◆ **COLLECTED MATERIAL**

+ + + + + + +

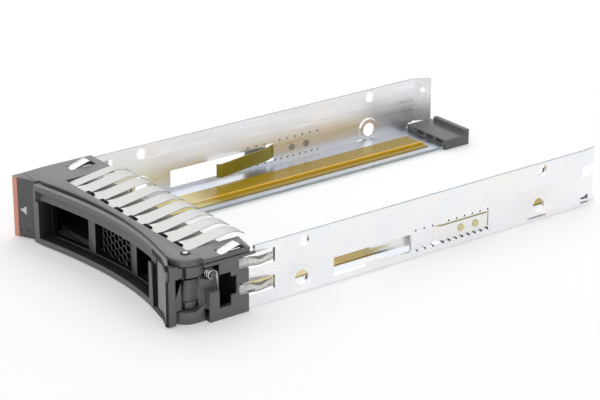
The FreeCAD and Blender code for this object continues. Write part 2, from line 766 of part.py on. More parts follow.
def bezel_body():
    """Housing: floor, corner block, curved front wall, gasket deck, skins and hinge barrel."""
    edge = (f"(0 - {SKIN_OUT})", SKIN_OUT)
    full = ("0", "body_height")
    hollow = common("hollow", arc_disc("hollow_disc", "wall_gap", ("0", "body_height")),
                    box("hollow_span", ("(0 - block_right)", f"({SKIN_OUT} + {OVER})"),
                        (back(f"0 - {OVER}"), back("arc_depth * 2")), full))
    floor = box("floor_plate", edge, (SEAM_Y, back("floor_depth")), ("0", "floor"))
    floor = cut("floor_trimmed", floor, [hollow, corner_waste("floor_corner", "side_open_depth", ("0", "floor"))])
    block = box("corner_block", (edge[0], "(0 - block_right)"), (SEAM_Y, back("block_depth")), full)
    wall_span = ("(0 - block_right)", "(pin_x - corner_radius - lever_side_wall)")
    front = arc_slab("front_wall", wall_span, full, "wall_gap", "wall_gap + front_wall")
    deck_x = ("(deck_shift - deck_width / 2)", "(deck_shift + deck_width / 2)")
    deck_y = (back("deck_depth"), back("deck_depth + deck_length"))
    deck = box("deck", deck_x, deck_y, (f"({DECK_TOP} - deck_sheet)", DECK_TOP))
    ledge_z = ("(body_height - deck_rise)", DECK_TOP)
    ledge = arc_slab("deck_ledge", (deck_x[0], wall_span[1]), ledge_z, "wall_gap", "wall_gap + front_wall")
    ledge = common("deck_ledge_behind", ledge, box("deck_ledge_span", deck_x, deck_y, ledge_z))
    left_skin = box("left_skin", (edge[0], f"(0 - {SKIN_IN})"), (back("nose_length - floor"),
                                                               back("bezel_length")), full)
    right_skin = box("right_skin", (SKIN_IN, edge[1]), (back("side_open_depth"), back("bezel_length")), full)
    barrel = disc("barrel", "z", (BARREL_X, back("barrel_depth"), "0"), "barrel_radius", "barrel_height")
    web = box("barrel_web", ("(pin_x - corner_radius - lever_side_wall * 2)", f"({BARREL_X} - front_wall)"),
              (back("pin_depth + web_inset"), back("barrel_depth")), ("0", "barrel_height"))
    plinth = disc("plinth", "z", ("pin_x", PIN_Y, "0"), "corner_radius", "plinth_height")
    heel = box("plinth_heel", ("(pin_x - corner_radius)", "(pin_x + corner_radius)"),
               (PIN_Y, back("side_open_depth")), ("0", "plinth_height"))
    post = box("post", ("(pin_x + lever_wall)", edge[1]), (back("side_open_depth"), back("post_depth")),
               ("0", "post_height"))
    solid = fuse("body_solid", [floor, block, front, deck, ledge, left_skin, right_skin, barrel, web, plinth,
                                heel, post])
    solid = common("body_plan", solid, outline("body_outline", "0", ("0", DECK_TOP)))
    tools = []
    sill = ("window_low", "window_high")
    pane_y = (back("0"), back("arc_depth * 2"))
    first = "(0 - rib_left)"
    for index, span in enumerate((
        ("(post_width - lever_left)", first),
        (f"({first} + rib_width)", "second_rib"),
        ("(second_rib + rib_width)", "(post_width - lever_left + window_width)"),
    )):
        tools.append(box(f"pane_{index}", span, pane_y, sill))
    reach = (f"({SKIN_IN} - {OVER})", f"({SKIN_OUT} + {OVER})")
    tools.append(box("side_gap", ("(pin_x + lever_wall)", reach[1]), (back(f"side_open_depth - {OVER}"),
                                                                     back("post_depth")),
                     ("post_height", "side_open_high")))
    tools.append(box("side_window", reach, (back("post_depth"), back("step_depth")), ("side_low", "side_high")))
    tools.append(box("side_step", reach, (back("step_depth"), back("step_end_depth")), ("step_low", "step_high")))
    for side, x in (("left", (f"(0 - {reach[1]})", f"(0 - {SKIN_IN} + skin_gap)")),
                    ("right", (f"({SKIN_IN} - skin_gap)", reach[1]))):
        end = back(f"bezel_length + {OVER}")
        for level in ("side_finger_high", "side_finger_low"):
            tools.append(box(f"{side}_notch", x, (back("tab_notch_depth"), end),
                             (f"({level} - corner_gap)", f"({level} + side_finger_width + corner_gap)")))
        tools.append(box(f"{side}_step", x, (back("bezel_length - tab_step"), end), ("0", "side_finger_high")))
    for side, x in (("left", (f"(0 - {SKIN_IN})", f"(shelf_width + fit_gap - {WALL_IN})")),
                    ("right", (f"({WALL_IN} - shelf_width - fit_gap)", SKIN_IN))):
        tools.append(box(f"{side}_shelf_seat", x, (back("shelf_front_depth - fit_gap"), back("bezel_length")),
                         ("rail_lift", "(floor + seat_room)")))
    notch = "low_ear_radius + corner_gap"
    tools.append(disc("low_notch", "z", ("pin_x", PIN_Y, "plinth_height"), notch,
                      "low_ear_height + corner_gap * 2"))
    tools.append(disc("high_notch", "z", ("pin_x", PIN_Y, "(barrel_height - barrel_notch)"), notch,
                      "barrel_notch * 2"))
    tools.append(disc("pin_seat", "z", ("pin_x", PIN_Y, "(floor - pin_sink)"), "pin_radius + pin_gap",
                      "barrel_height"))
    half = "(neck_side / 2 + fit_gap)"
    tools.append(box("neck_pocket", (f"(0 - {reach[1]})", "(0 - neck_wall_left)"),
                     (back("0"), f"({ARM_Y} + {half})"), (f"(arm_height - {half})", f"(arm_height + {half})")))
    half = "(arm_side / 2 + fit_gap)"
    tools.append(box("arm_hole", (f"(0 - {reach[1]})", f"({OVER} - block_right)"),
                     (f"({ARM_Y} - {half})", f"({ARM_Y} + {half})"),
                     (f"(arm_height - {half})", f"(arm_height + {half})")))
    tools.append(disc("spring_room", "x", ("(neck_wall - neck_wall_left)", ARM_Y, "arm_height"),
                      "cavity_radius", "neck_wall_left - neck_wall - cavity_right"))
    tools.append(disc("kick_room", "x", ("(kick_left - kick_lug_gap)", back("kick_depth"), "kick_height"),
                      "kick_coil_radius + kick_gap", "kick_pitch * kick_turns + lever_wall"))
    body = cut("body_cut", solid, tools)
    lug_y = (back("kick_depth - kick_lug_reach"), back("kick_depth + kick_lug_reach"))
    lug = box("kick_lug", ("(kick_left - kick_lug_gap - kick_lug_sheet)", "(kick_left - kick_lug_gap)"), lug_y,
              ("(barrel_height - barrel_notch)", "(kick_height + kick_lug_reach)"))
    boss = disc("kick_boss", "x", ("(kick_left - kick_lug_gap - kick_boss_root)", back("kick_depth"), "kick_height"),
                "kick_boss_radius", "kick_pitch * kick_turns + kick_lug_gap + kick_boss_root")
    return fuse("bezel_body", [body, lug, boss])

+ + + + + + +

◆ **STATED PROBLEM**
Copy all of the material word for word.

◆ **RESULT FOR THIS EXERCISE**
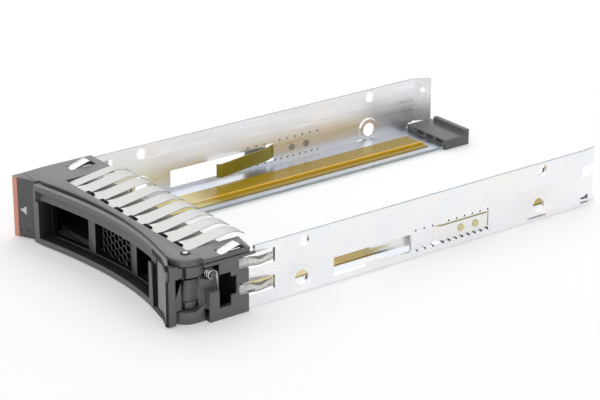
The FreeCAD and Blender code for this object continues. Write part 2, from line 766 of part.py on. More parts follow.
def bezel_body():
    """Housing: floor, corner block, curved front wall, gasket deck, skins and hinge barrel."""
    edge = (f"(0 - {SKIN_OUT})", SKIN_OUT)
    full = ("0", "body_height")
    hollow = common("hollow", arc_disc("hollow_disc", "wall_gap", ("0", "body_height")),
                    box("hollow_span", ("(0 - block_right)", f"({SKIN_OUT} + {OVER})"),
                        (back(f"0 - {OVER}"), back("arc_depth * 2")), full))
    floor = box("floor_plate", edge, (SEAM_Y, back("floor_depth")), ("0", "floor"))
    floor = cut("floor_trimmed", floor, [hollow, corner_waste("floor_corner", "side_open_depth", ("0", "floor"))])
    block = box("corner_block", (edge[0], "(0 - block_right)"), (SEAM_Y, back("block_depth")), full)
    wall_span = ("(0 - block_right)", "(pin_x - corner_radius - lever_side_wall)")
    front = arc_slab("front_wall", wall_span, full, "wall_gap", "wall_gap + front_wall")
    deck_x = ("(deck_shift - deck_width / 2)", "(deck_shift + deck_width / 2)")
    deck_y = (back("deck_depth"), back("deck_depth + deck_length"))
    deck = box("deck", deck_x, deck_y, (f"({DECK_TOP} - deck_sheet)", DECK_TOP))
    ledge_z = ("(body_height - deck_rise)", DECK_TOP)
    ledge = arc_slab("deck_ledge", (deck_x[0], wall_span[1]), ledge_z, "wall_gap", "wall_gap + front_wall")
    ledge = common("deck_ledge_behind", ledge, box("deck_ledge_span", deck_x, deck_y, ledge_z))
    left_skin = box("left_skin", (edge[0], f"(0 - {SKIN_IN})"), (back("nose_length - floor"),
                                                               back("bezel_length")), full)
    right_skin = box("right_skin", (SKIN_IN, edge[1]), (back("side_open_depth"), back("bezel_length")), full)
    barrel = disc("barrel", "z", (BARREL_X, back("barrel_depth"), "0"), "barrel_radius", "barrel_height")
    web = box("barrel_web", ("(pin_x - corner_radius - lever_side_wall * 2)", f"({BARREL_X} - front_wall)"),
              (back("pin_depth + web_inset"), back("barrel_depth")), ("0", "barrel_height"))
    plinth = disc("plinth", "z", ("pin_x", PIN_Y, "0"), "corner_radius", "plinth_height")
    heel = box("plinth_heel", ("(pin_x - corner_radius)", "(pin_x + corner_radius)"),
               (PIN_Y, back("side_open_depth")), ("0", "plinth_height"))
    post = box("post", ("(pin_x + lever_wall)", edge[1]), (back("side_open_depth"), back("post_depth")),
               ("0", "post_height"))
    solid = fuse("body_solid", [floor, block, front, deck, ledge, left_skin, right_skin, barrel, web, plinth,
                                heel, post])
    solid = common("body_plan", solid, outline("body_outline", "0", ("0", DECK_TOP)))
    tools = []
    sill = ("window_low", "window_high")
    pane_y = (back("0"), back("arc_depth * 2"))
    first = "(0 - rib_left)"
    for index, span in enumerate((
        ("(post_width - lever_left)", first),
        (f"({first} + rib_width)", "second_rib"),
        ("(second_rib + rib_width)", "(post_width - lever_left + window_width)"),
    )):
        tools.append(box(f"pane_{index}", span, pane_y, sill))
    reach = (f"({SKIN_IN} - {OVER})", f"({SKIN_OUT} + {OVER})")
    tools.append(box("side_gap", ("(pin_x + lever_wall)", reach[1]), (back(f"side_open_depth - {OVER}"),
                                                                     back("post_depth")),
                     ("post_height", "side_open_high")))
    tools.append(box("side_window", reach, (back("post_depth"), back("step_depth")), ("side_low", "side_high")))
    tools.append(box("side_step", reach, (back("step_depth"), back("step_end_depth")), ("step_low", "step_high")))
    for side, x in (("left", (f"(0 - {reach[1]})", f"(0 - {SKIN_IN} + skin_gap)")),
                    ("right", (f"({SKIN_IN} - skin_gap)", reach[1]))):
        end = back(f"bezel_length + {OVER}")
        for level in ("side_finger_high", "side_finger_low"):
            tools.append(box(f"{side}_notch", x, (back("tab_notch_depth"), end),
                             (f"({level} - corner_gap)", f"({level} + side_finger_width + corner_gap)")))
        tools.append(box(f"{side}_step", x, (back("bezel_length - tab_step"), end), ("0", "side_finger_high")))
    for side, x in (("left", (f"(0 - {SKIN_IN})", f"(shelf_width + fit_gap - {WALL_IN})")),
                    ("right", (f"({WALL_IN} - shelf_width - fit_gap)", SKIN_IN))):
        tools.append(box(f"{side}_shelf_seat", x, (back("shelf_front_depth - fit_gap"), back("bezel_length")),
                         ("rail_lift", "(floor + seat_room)")))
    notch = "low_ear_radius + corner_gap"
    tools.append(disc("low_notch", "z", ("pin_x", PIN_Y, "plinth_height"), notch,
                      "low_ear_height + corner_gap * 2"))
    tools.append(disc("high_notch", "z", ("pin_x", PIN_Y, "(barrel_height - barrel_notch)"), notch,
                      "barrel_notch * 2"))
    tools.append(disc("pin_seat", "z", ("pin_x", PIN_Y, "(floor - pin_sink)"), "pin_radius + pin_gap",
                      "barrel_height"))
    half = "(neck_side / 2 + fit_gap)"
    tools.append(box("neck_pocket", (f"(0 - {reach[1]})", "(0 - neck_wall_left)"),
                     (back("0"), f"({ARM_Y} + {half})"), (f"(arm_height - {half})", f"(arm_height + {half})")))
    half = "(arm_side / 2 + fit_gap)"
    tools.append(box("arm_hole", (f"(0 - {reach[1]})", f"({OVER} - block_right)"),
                     (f"({ARM_Y} - {half})", f"({ARM_Y} + {half})"),
                     (f"(arm_height - {half})", f"(arm_height + {half})")))
    tools.append(disc("spring_room", "x", ("(neck_wall - neck_wall_left)", ARM_Y, "arm_height"),
                      "cavity_radius", "neck_wall_left - neck_wall - cavity_right"))
    tools.append(disc("kick_room", "x", ("(kick_left - kick_lug_gap)", back("kick_depth"), "kick_height"),
                      "kick_coil_radius + kick_gap", "kick_pitch * kick_turns + lever_wall"))
    body = cut("body_cut", solid, tools)
    lug_y = (back("kick_depth - kick_lug_reach"), back("kick_depth + kick_lug_reach"))
    lug = box("kick_lug", ("(kick_left - kick_lug_gap - kick_lug_sheet)", "(kick_left - kick_lug_gap)"), lug_y,
              ("(barrel_height - barrel_notch)", "(kick_height + kick_lug_reach)"))
    boss = disc("kick_boss", "x", ("(kick_left - kick_lug_gap - kick_boss_root)", back("kick_depth"), "kick_height"),
                "kick_boss_radius", "kick_pitch * kick_turns + kick_lug_gap + kick_boss_root")
    return fuse("bezel_body", [body, lug, boss])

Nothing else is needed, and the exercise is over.